Although Bunch notes that the backlash and our politics-as-entertainment driven media has provided an atmosphere conducive to inspiring violence such as that of Poplawski, Jim Adkisson, Scott Roeder, or the Hutaree militia, the book is really a chronicle of the way that right-wing populism has severely inhibited the capacity for democracy in America to function. Perhaps expressed most concisely in this passage:

These [Repubican] representatives of 37 percent of teh country wielded unprecedented powers because of something the likes of which this nation had never seen before: their ability to stick together on every single issue with the sole purpose of obstructing Barack Obama and his Democratic allies. It was an "I Hope He Fails" strategy hatched in the ratings-driven studios of talk radio, but now rigid legislative fealty to the on-air musings of Rush Limbaugh and Glenn Beck had ground Washington to a total halt.
I must confess that my one disappointment with The Backlash is that Bunch did not manage to work the following Richard Hofstadter quote in, as it seems to describe the Tea Party, 9/12 Beck/Limbaugh backlash so perfectly.

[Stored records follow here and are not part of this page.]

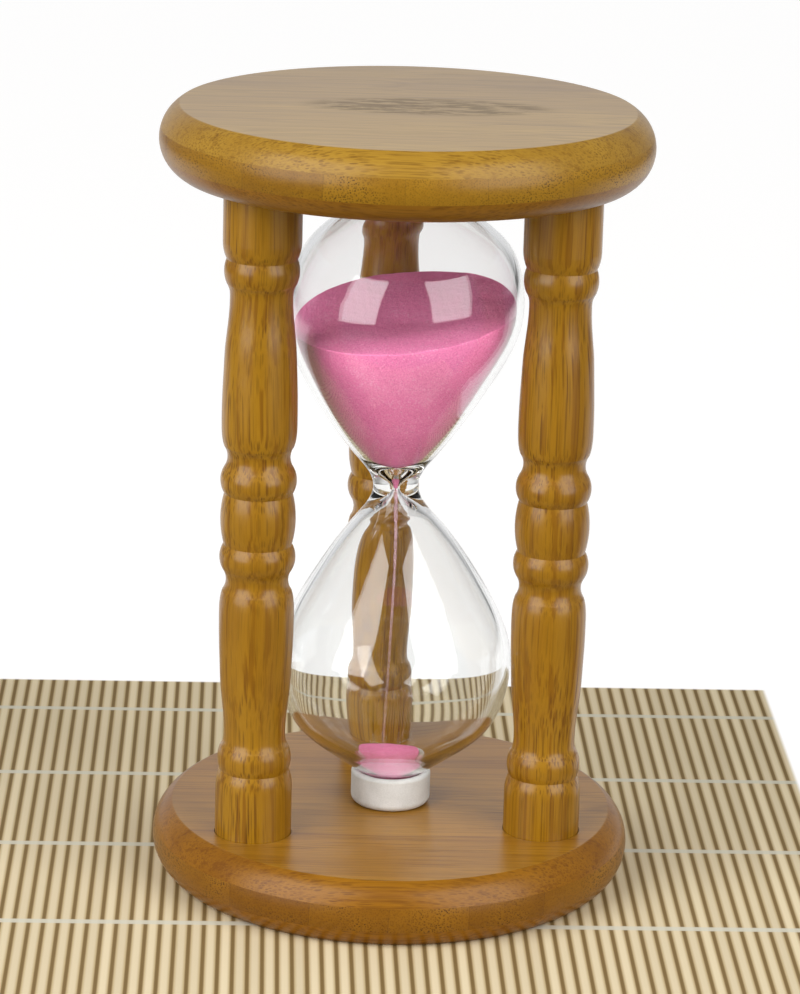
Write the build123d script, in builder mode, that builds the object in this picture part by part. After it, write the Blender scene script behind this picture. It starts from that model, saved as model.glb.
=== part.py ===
from build123d import *
from math import cos, radians, sin, sqrt, tan
import os

# Sand timer: a blown glass with two bulbs between two round bamboo plates on three turned posts.
# Millimetres, +Z up, origin at the middle of the underside.
# Two posts stand at the front (-Y) and one at the back (+Y).

# glass, measured from its waist outwards
bulb_radius = 29.3
bulb_length = 77.7          # waist to the end of a bulb
waist_radius = 5.6
glass_wall = 1.8
end_wall = 3.2              # thick sealed end on the axis
orifice_radius = 0.6
bowl_depth = 5.0            # waist to the floor of the bowl above the orifice
seat_radius = 8.0           # where a bulb meets its ring
seat_rise = 3.2             # from the end of a bulb back to that circle

# rings that the glass sits in
ring_wall = 2.1
ring_round = 0.9
ring_foot_round = 1.9
ring_inset = 0.1            # from the seat circle in to the ring's bore
seat_clearance = 0.2
end_room_below = 5.3        # lower end of the glass to the base
end_room_above = 0.8        # upper end of the glass to the top plate

# posts, turned from round stock
post_radius = 9.45
post_spacing_gap = 2.7      # widest point of the glass to a post
post_chamfer = 0.5
socket_clearance = 0.15
barrel_half = 6.4
barrel_crest_cut = 0.3
barrel_cut = 1.15
bead_width = 6.2
bead_crest_cut = 0.2
bead_shoulder = 0.95
cove_width = 5.7
cove_cut = 1.85
body_crest = 8.2            # from the cove to the widest point of the long body
body_crest_cut = 0.3
body_swell = 0.48           # how far from that point to the foot cove the body starts to thin
body_swell_cut = 0.75
body_foot_cut = 1.9
foot_cove_width = 3.3
foot_bead_width = 6.0
foot_bead_cut = 0.4
foot_groove_cut = 0.95
foot_bead_shoulder = 1.05
foot_shoulder = 4.2         # from the groove to the full radius
plain_end = 12.3            # plain cylinder between the turning and the plate
# how far up the turning of each post is set, as the posts are turned by hand
turning_shifts = {"left_post": 0.0, "right_post": -2.0, "back_post": 0.0}

# plates, each glued up from three plies
lower_ply = 4.7
core_ply = 6.2
upper_ply = 5.6
plate_margin = 9.1          # post to the rim
edge_bulge = 4.8            # how far the rounded edge stands past the flat face
edge_softening = 0.5

# sand
sand_clearance = 0.1
sand_level = 44.4           # waist to the level on the axis
sand_tilt = 10.6            # degrees, higher at the back and the right
sand_tilt_heading = 45.0    # degrees from +X towards +Y
crater_depth = 3.6
stream_radius = 0.4
heap_radius = 7.6
heap_height = 1.3
heap_cone_radius = 30.0     # wider than the glass, so that only the top of the heap is cut

plate_thickness = lower_ply + core_ply + upper_ply
plate_gap = end_room_below + 2 * bulb_length + end_room_above
waist_height = plate_thickness + end_room_below + bulb_length
top_plate_bottom = plate_thickness + plate_gap
post_middle = plate_thickness + plate_gap / 2
post_circle = bulb_radius + post_spacing_gap + post_radius
plate_radius = post_circle + post_radius + plate_margin
flat_radius = plate_radius - edge_bulge
edge_arc = ((plate_thickness / 2) ** 2 + edge_bulge ** 2) / (2 * edge_bulge)
post_angles = {"left_post": 210.0, "right_post": 330.0, "back_post": 90.0}


def upright_plane(x, y, z):
    # plane for outlines drawn as radius against height, with its origin on the turning axis
    return Plane(origin=(x, y, z), x_dir=(1, 0, 0), z_dir=(0, -1, 0))


def post_place(angle):
    return post_circle * cos(radians(angle)), post_circle * sin(radians(angle))


post_places = [post_place(angle) for angle in post_angles.values()]


# Outline of a bulb as (distance from the waist, radius, heading in degrees from the axis).
bulb_reach = bulb_radius - waist_radius
bulb_knots = [
    (0.0, waist_radius, 0.0),
    (0.097 * bulb_length, waist_radius + 0.169 * bulb_reach, 40.5),
    (0.354 * bulb_length, waist_radius + 0.747 * bulb_reach, 29.5),
    (0.575 * bulb_length, bulb_radius, 0.0),
    (0.766 * bulb_length, waist_radius + 0.852 * bulb_reach, -29.0),
    (0.869 * bulb_length, waist_radius + 0.515 * bulb_reach, -53.5),
    (bulb_length - seat_rise, seat_radius, -57.0),
    (bulb_length, 0.0, -90.0),
]


def inside(knot, depth):
    # the same knot, moved into the glass at right angles to the outline
    distance, radius, heading = knot
    return (
        distance + depth * sin(radians(heading)),
        radius - depth * cos(radians(heading)),
        heading,
    )


def knot_line(knots, side):
    # smooth curve through knots, drawn upwards (side 1) or downwards (side -1) from the waist
    points = [(radius, side * distance) for distance, radius, heading in knots]
    tangents = [
        (sin(radians(heading)), side * cos(radians(heading))) for distance, radius, heading in knots
    ]
    return Spline(*points, tangents=tangents)


def cavity_knots(depth):
    # the hollow: a fine orifice, a flared throat, a bowl floor, then the bulb less its wall
    shoulder = inside(bulb_knots[1], depth)
    side_knots = [inside(knot, depth) for knot in bulb_knots[2:-1]]
    skin = depth - glass_wall
    return [
        (0.0, orifice_radius - skin, 0.0),
        (0.6 * bowl_depth, orifice_radius + 0.35 - skin, 14.0),
        (bowl_depth + skin, 0.44 * shoulder[1], 60.0),
        shoulder,
        *side_knots,
        (bulb_length - end_wall - skin, 0.0, -90.0),
    ]


def revolve_knots(knots, side):
    # solid of revolution between the waist and the end of one bulb
    with BuildPart() as turned:
        with BuildSketch(upright_plane(0, 0, waist_height)):
            with BuildLine():
                curve = knot_line(knots, side)
                Polyline(curve @ 1, (0, 0), curve @ 0)
            make_face()
        revolve(axis=Axis.Z)
    return turned.part


# ---- glass ----
def make_bulb(name, side):
    # the glass is blown in one, and its two bulbs are kept apart here at the waist, where they meet
    with BuildPart() as bulb:
        add(revolve_knots(bulb_knots, side))
        add(revolve_knots(cavity_knots(glass_wall), side), mode=Mode.SUBTRACT)
    bulb.part.label = name
    return bulb.part


bulbs = [make_bulb("upper_bulb", 1), make_bulb("lower_bulb", -1)]


# ---- plates ----
def edge_radius(height):
    # radius of the rounded edge at a height above the plate's underside
    from_middle = height - plate_thickness / 2
    return plate_radius - edge_arc + sqrt(edge_arc**2 - from_middle**2)


def make_ply(name, plate_bottom, low, high, sockets):
    with BuildPart() as ply:
        with BuildSketch(upright_plane(0, 0, plate_bottom)):
            with BuildLine():
                bottom, middle, top = [(edge_radius(h), h) for h in (low, (low + high) / 2, high)]
                ThreePointArc(bottom, middle, top)
                Polyline(top, (0, high), (0, low), bottom)
            make_face()
        revolve(axis=Axis.Z)
        if low == 0:
            fillet(ply.edges().group_by(Axis.Z)[0], edge_softening)
        if high == plate_thickness:
            fillet(ply.edges().group_by(Axis.Z)[-1], edge_softening)
        if sockets:
            with BuildSketch(Plane.XY.offset(plate_bottom + low)):
                with Locations(*post_places):
                    Circle(post_radius + socket_clearance)
            extrude(amount=high - low, mode=Mode.SUBTRACT)
    ply.part.label = name
    return ply.part


ply_lines = [0.0, lower_ply, lower_ply + core_ply, plate_thickness]
base_names = ["base_outer_ply", "base_core_ply", "base_inner_ply"]
top_names = ["top_inner_ply", "top_core_ply", "top_outer_ply"]
plies = []
for number in range(3):
    low, high = ply_lines[number], ply_lines[number + 1]
    plies.append(make_ply(base_names[number], 0.0, low, high, number == 2))
    plies.append(make_ply(top_names[number], top_plate_bottom, low, high, number == 0))


# ---- posts ----
def post_outline(side, end):
    # half of the turned outline, from its middle to one end, as radius against height
    def spot(cut, height):
        return post_radius - cut, side * height

    bead_top = barrel_half + bead_width
    cove_top = bead_top + cove_width
    plain_start = plate_gap / 2 - plain_end
    foot_groove = plain_start - foot_shoulder
    foot_bead = foot_groove - foot_bead_width
    foot_cove = foot_bead - foot_cove_width
    crest = cove_top + body_crest
    swell = crest + body_swell * (foot_cove - crest)
    TangentArc(spot(barrel_crest_cut, 0), spot(barrel_cut, barrel_half), tangent=(0, side))
    ThreePointArc(
        spot(barrel_cut, barrel_half),
        spot(bead_crest_cut, barrel_half + bead_width / 2),
        spot(bead_shoulder, bead_top),
    )
    ThreePointArc(
        spot(bead_shoulder, bead_top),
        spot(cove_cut, bead_top + cove_width / 2),
        spot(bead_shoulder, cove_top),
    )
    Spline(
        spot(bead_shoulder, cove_top),
        spot(body_crest_cut, crest),
        spot(body_swell_cut, swell),
        spot(body_foot_cut, foot_cove),
        spot(foot_bead_shoulder, foot_bead),
        tangents=[(0.35, side), (0, side), (-0.035, side), (0, side), (0.8, side)],
    )
    ThreePointArc(
        spot(foot_bead_shoulder, foot_bead),
        spot(foot_bead_cut, foot_bead + foot_bead_width / 2),
        spot(foot_groove_cut, foot_groove),
    )
    TangentArc(
        spot(0, plain_start),
        spot(foot_groove_cut, foot_groove),
        tangent=(0, -side),
    )
    Polyline(
        spot(0, plain_start),
        spot(0, end - post_chamfer),
        spot(post_chamfer, end),
        (0, side * end),
        (0, 0),
        spot(barrel_crest_cut, 0),
    )


def make_post(name, angle):
    x, y = post_place(angle)
    shift = turning_shifts[name]
    with BuildPart() as post:
        with BuildSketch(upright_plane(x, y, post_middle + shift)):
            with BuildLine():
                post_outline(1, plate_gap / 2 + lower_ply - shift)
            make_face()
            with BuildLine():
                post_outline(-1, plate_gap / 2 + upper_ply + shift)
            make_face()
        revolve(axis=Axis((x, y, 0), (0, 0, 1)))
    post.part.label = name
    return post.part


posts = [make_post(name, angle) for name, angle in post_angles.items()]


# ---- rings that seat the glass ----
seat_slope = radians(90 + bulb_knots[-2][2])    # how steeply the glass rises outwards at its seat
ring_inner = seat_radius - ring_inset
lip_radius = ring_inner + ring_round
lip_height = (lip_radius - seat_radius) * tan(seat_slope)
lip_height += ring_round - (ring_round + seat_clearance) / cos(seat_slope)


def make_ring(name, plate_face, side, end_room):
    # side 1 stands on the base, side -1 hangs under the top plate
    height = end_room + seat_rise + lip_height
    with BuildPart() as ring:
        with BuildSketch(Plane.XY.offset(plate_face)):
            Circle(ring_inner + ring_wall)
            Circle(ring_inner, mode=Mode.SUBTRACT)
        extrude(amount=side * height)
        lip_edges = ring.edges().group_by(Axis.Z, reverse=side < 0)[-1]
        fillet(lip_edges, ring_round)
        plate_edges = ring.edges().group_by(Axis.Z, reverse=side < 0)[0]
        fillet(plate_edges.sort_by(SortBy.RADIUS)[-1], ring_foot_round)
    ring.part.label = name
    return ring.part


rings = [
    make_ring("lower_seat_ring", plate_thickness, 1, end_room_below),
    make_ring("upper_seat_ring", top_plate_bottom, -1, end_room_above),
]


# ---- sand ----
sand_skin = glass_wall + sand_clearance
heading = radians(sand_tilt_heading)
slope = tan(radians(sand_tilt))
sand_surface = Plane(
    origin=(0, 0, waist_height + sand_level),
    z_dir=(-slope * cos(heading), -slope * sin(heading), 1),
)
crater_radius = bulb_radius - glass_wall

with BuildPart() as upper_sand:
    add(revolve_knots(cavity_knots(sand_skin), 1))
    split(bisect_by=sand_surface, keep=Keep.BOTTOM)
    with Locations(sand_surface):
        Cone(
            stream_radius,
            crater_radius,
            crater_depth,
            align=(Align.CENTER, Align.CENTER, Align.MAX),
            mode=Mode.SUBTRACT,
        )
upper_sand.part.label = "upper_sand"

floor_distance, floor_radius = inside(bulb_knots[-2], sand_skin)[:2]
heap_edge = waist_height - floor_distance + (heap_radius - floor_radius) * tan(seat_slope)
heap_top = heap_edge + heap_height

with BuildPart() as lower_sand:
    add(revolve_knots(cavity_knots(sand_skin), -1))
    with Locations((0, 0, heap_top)):
        Cone(
            heap_cone_radius,
            0,
            heap_height * heap_cone_radius / heap_radius,
            align=(Align.CENTER, Align.CENTER, Align.MAX),
            mode=Mode.INTERSECT,
        )
lower_sand.part.label = "lower_sand"

with BuildPart() as sand_stream:
    with BuildSketch(Plane.XY.offset(heap_top)):
        Circle(stream_radius)
    extrude(amount=waist_height - heap_top)
sand_stream.part.label = "sand_stream"


# ---- files ----
os.makedirs("parts", exist_ok=True)
pieces = [*bulbs, *plies, *posts, *rings, upper_sand.part, lower_sand.part, sand_stream.part]
for piece in pieces:
    export_step(piece, f"parts/{piece.label}.step")
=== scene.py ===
from math import cos, pi, radians, sin, tan

import bpy
import numpy as np
from mathutils import Matrix, Vector


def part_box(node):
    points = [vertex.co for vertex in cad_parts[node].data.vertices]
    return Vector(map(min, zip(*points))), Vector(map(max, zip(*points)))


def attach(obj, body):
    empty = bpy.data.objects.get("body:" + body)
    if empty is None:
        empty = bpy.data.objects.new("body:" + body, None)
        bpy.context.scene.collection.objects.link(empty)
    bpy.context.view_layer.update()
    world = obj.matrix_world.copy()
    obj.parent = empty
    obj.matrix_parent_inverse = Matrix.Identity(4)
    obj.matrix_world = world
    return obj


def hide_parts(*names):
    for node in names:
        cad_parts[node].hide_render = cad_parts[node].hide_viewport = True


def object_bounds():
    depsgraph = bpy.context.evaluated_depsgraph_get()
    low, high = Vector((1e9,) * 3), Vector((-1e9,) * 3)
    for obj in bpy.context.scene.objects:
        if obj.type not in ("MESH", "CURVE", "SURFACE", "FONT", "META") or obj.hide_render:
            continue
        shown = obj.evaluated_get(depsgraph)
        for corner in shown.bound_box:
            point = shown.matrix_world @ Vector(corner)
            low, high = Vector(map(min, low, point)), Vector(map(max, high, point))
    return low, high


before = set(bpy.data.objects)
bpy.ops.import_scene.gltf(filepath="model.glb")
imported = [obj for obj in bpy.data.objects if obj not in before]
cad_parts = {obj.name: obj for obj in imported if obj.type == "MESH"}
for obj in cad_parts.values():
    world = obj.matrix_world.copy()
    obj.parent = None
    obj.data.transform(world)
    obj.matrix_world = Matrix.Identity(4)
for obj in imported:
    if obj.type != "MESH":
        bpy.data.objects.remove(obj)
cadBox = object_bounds()
mm = 0.001
print("frame loaded")


class Link:  # one shader socket; arithmetic on it adds Math nodes
    def __init__(self, graph, socket):
        self.graph = graph
        self.socket = socket

    def __add__(self, other):
        return self.graph.maths("ADD", self, other)

    def __radd__(self, other):
        return self.graph.maths("ADD", other, self)

    def __sub__(self, other):
        return self.graph.maths("SUBTRACT", self, other)

    def __rsub__(self, other):
        return self.graph.maths("SUBTRACT", other, self)

    def __mul__(self, other):
        return self.graph.maths("MULTIPLY", self, other)

    def __rmul__(self, other):
        return self.graph.maths("MULTIPLY", other, self)

    def __truediv__(self, other):
        return self.graph.maths("DIVIDE", self, other)


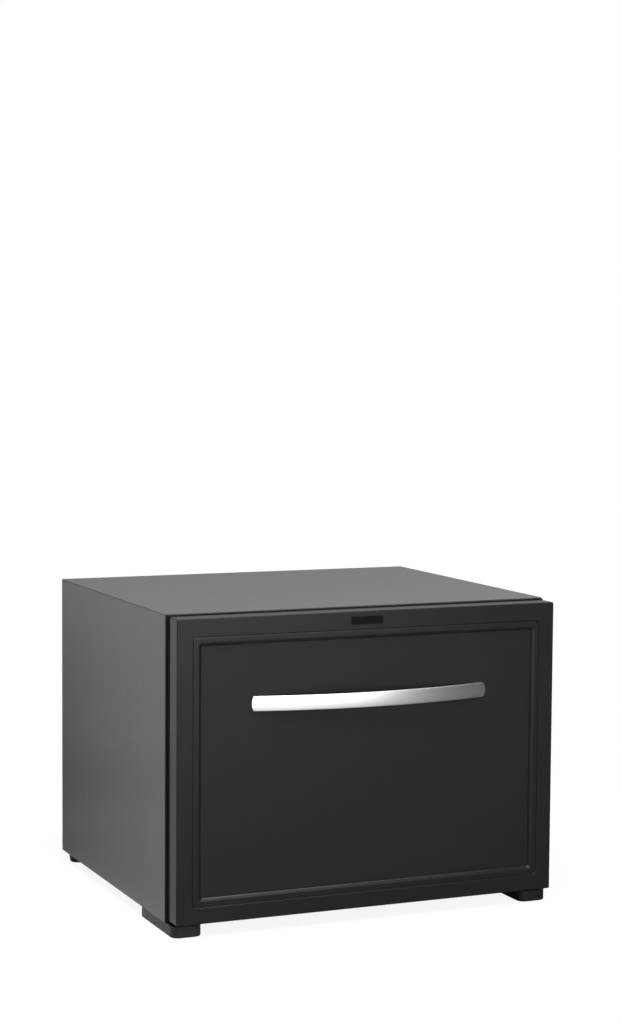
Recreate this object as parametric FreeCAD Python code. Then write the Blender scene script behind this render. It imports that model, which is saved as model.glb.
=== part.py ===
import FreeCAD, Part
import math
import os

from FreeCAD import Vector

# A drawer-type hotel minibar: an insulated steel cabinet whose whole front is one drawer.
# Millimetres. X right (seen from the front), front towards -Y, Z up.
# Origin: on the floor, under the middle of the whole object's length and width.

# ---------------------------------------------------------------- driving dimensions

# Cabinet
cabinet_width = 570.6
cabinet_depth = 465.4
cabinet_height = 416.8
foot_height = 15.8
sheet = 0.8                    # outer steel
bend_radius = 1.2              # outside radius of a fold
seam = 0.6                     # open joint between two outer sheets
front_fold = 16.0              # folded edge round the opening, which the seal closes on
rear_fold = 12.0
back_sheet = 0.6
bay_depth = 95.0               # open bay behind the insulation, for the cooling unit

# Insulation and liner
foam_side = 30.0
foam_top = 30.0
foam_bottom = 34.0
foam_back = 34.0
liner_wall = 2.0
liner_radius = 14.0
trim_thickness = 2.2

# Drawer front
front_side_inset = 2.3         # inside the cabinet's sides
front_depth = 25.8
front_top_inset = 2.4          # below the cabinet's top
front_foot_gap = 3.6           # above the feet
front_wall = 2.6
front_corner_radius = 1.5
front_edge_radius = 0.9        # round the face
gasket_gap = 12.5              # between the drawer front and the cabinet
gasket_touch = 0.3             # left open between the seal and the folded edge
window_side = 23.0             # frame band beside the seam line
window_top = 25.2
window_bottom = 22.7
window_radius = 6.0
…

"[I]n a populistic culture like ours, which seems to lack a responsible elite with political and moral autonomy, and in which it is possible to exploit the wildest currents of public sentiment for private purposes, it is at least conceivable that a highly organized, vocal, active and well-financed minority could create a political climate in which the rational pursuit of our well-being and safety would become impossible." - Richard Hofstadter, "The Pseudo-Conservative Revolt"

Bunch's book is a chronicle of Hofstader's hypothetical possibility becoming a realized phrophesy.

Disclosure: I was fortunate enough to receive a review copy of this book from Harper and had hoped to have a review possible by the time of its launch two weeks ago, but time (and the difficulty associated with composing such a post on an iPad) got the best of me. Better late than never, I hope.